In questo caso, non è possibile operare una scansione ritmica basandosi sulla maggiore intensità di alcuni suoni, perché questa non è assolutamente regolare. Di conseguenza, possiamo concludere che la fisicità del ritmo musicale non è un carattere fondante della musica. Quella di distribuire le marcature sonore in modo regolare è una scelta consapevole e volontaria del compositore o dell’esecutore, che possono tranquillamente decidere di non farlo o di variare gli accenti a proprio piacimento. A pensarci bene, la natura psicologica e mentale del ritmo è piuttosto evidente.

Sebbene sia infatti perfettamente in grado di percepirlo, il cervello non ha alcun obbligo di associare una sequenza di suoni o di movimenti fisici ad una precisa periodicità. Deve volerlo fare. L’abbiamo notato anche con il precedente esperimento della mano: il ciclo (e, di conseguenza, il ritmo) si è formato nella nostra mente soltanto quando noi abbiamo deciso di iniziare a contare. Ma c’è di più. Dal momento che ogni cultura produce musica differente utilizzando linguaggi musicali differenti, i compositori e i musicisti che appartengono a culture diverse concepiscono il ritmo in maniera radicalmente diversa. Una successione ritmica che appare impetuosa e trascinante ad un musicista o ad un ascoltatore occidentale può non esserlo assolutamente per uno indiano, e viceversa. I raga, ad esempio,ovvero le strutture fondanti della musica colta indiana, presentano ritmiche estremamente complesse e spesso incomprensibili (nonché per nulla stimolanti) per i musicisti europei. La natura psicologica del ritmo è proprio uno dei fattori che mettono maggiormente in crisi l’assunto secondo il quale la musica sarebbe un linguaggio universale, se non addirittura il fattore principale.
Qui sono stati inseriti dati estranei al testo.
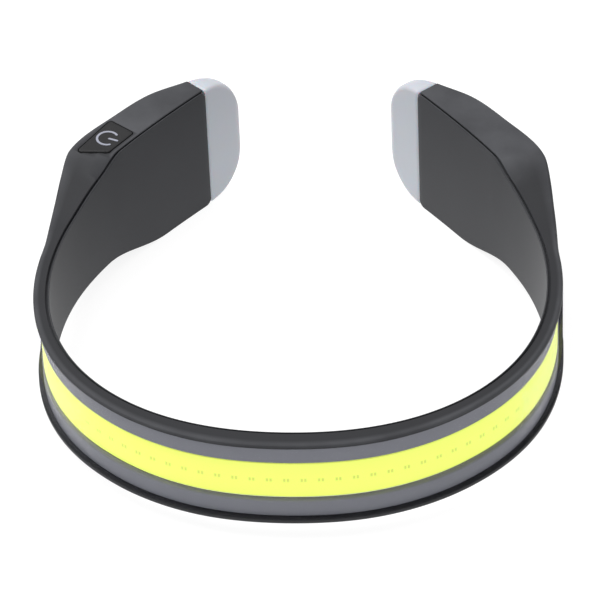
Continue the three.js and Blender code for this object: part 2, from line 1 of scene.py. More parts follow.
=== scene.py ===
"""Wide-beam band headlamp: its looks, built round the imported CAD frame.

Metres, +Z up; the light faces -Y. The band has coordinates of its own: s runs along the inner line
from the middle of the forehead towards a tip, t runs outwards from the inner face, and z is height
above the band's middle line.
"""

import math

import bmesh
import bpy
import numpy as np
from mathutils import Matrix, Vector


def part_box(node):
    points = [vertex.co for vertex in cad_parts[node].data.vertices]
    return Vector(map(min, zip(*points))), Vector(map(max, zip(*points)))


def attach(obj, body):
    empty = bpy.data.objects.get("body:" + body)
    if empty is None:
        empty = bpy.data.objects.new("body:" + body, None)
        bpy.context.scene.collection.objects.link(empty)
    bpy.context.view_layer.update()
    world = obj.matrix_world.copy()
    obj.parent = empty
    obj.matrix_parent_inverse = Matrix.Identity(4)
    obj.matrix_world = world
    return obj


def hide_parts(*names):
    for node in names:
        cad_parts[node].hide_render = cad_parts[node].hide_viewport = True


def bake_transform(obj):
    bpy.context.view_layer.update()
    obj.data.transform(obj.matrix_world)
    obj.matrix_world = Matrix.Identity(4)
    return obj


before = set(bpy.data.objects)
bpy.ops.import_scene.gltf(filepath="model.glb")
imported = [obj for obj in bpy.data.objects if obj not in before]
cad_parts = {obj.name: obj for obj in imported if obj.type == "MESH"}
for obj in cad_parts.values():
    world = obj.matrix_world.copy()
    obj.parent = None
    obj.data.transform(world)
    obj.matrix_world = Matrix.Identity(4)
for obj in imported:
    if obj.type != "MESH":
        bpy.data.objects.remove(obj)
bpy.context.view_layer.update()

MM = 0.001

# ---- Camera --------------------------------------------------------------------------------------
# A long lens looks down at the lamp from in front, a little to one side and a little rolled.
# It is placed from the middle of the inner face at the forehead, which lies low in the picture.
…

Il ritmo si origina nella mente dei compositori, così come gli accenti che essi potranno decidere se marcare dinamicamente o meno. Successivamente, l’ascoltatore decifrerà l’idea di ritmo del compositore sulla base di una conoscenza condivisa del codice da questo adottato. Soltanto a patto che tra il compositore e l’ascoltatore vi sia una condivisione della concezione ritmica quest’ultimo potrà apprezzare appieno il prodotto del primo. Consci di questo, molto spesso, i compositori “giocano” con le aspettative ritmiche degli ascoltatori, adottando soluzioni che portano la mente di chi le ascolta ad elaborare mentalmente associazioni ritmiche differenti da quelle effettive. Un esempio emblematico può essere rilevato nel brano Domination della band groove metal Pantera:

Fig. 7 Ritmica del riff di Domination (1990)

Si tratta di un riff di due battute, che viene ripetuto dal minuto 3:50 sino alla fine. In questo caso, la scelta è quella di adottare una cellula ritmica ben precisa (evidenziata in rosso), costituita da due suoni veloci e uno più lungo, ripetendola quattro volte nella prima battuta e marcando il primo suono di ognuna. La seconda battuta non marca il primo suono e modifica la cellula (evidenziata in blu), costituita questa volta da un suono lungo e due corti. L’ascoltatore, aspettandosi le quattro marcature su un suono corto udite in precedenza, rimane sorpreso nel non sentire la prima e, non rendendosi subito conto che la cellula ritmica è cambiata, resterà disorientato, non rilevando più la regolarità degli accenti. In verità, come si nota dall’immagine, le marcature rimangono poste esattamente nello stesso punto: sul primo suono di ogni cellula ritmica. Un semplice ma efficace espediente che gioca con la creazione del ritmo nella mente dell’ascoltatore.   

Quale conclusione possiamo trarre da queste analisi? La natura psicologica del ritmo musicale è innegabile, ma ciò non impedisce assolutamente che questo abbia delle caratteristiche tangibili e fisiche. Tuttavia, queste emergono solamente perché vi è la volontà di farle emergere, di renderle percettibili. È attraverso un principio di astrazione e associazione che il ritmo musicale può prendere forma, e la marcatura sonora non è che un modo per rendere concreto e corporeo il modo in cui la mente ha operato l’associazione. Siamo circondati da suoni nella realtà fisica, ma la possibilità di ordinarli e trasformarli in musica è dentro di noi. Dentro le nostri menti ritmiche.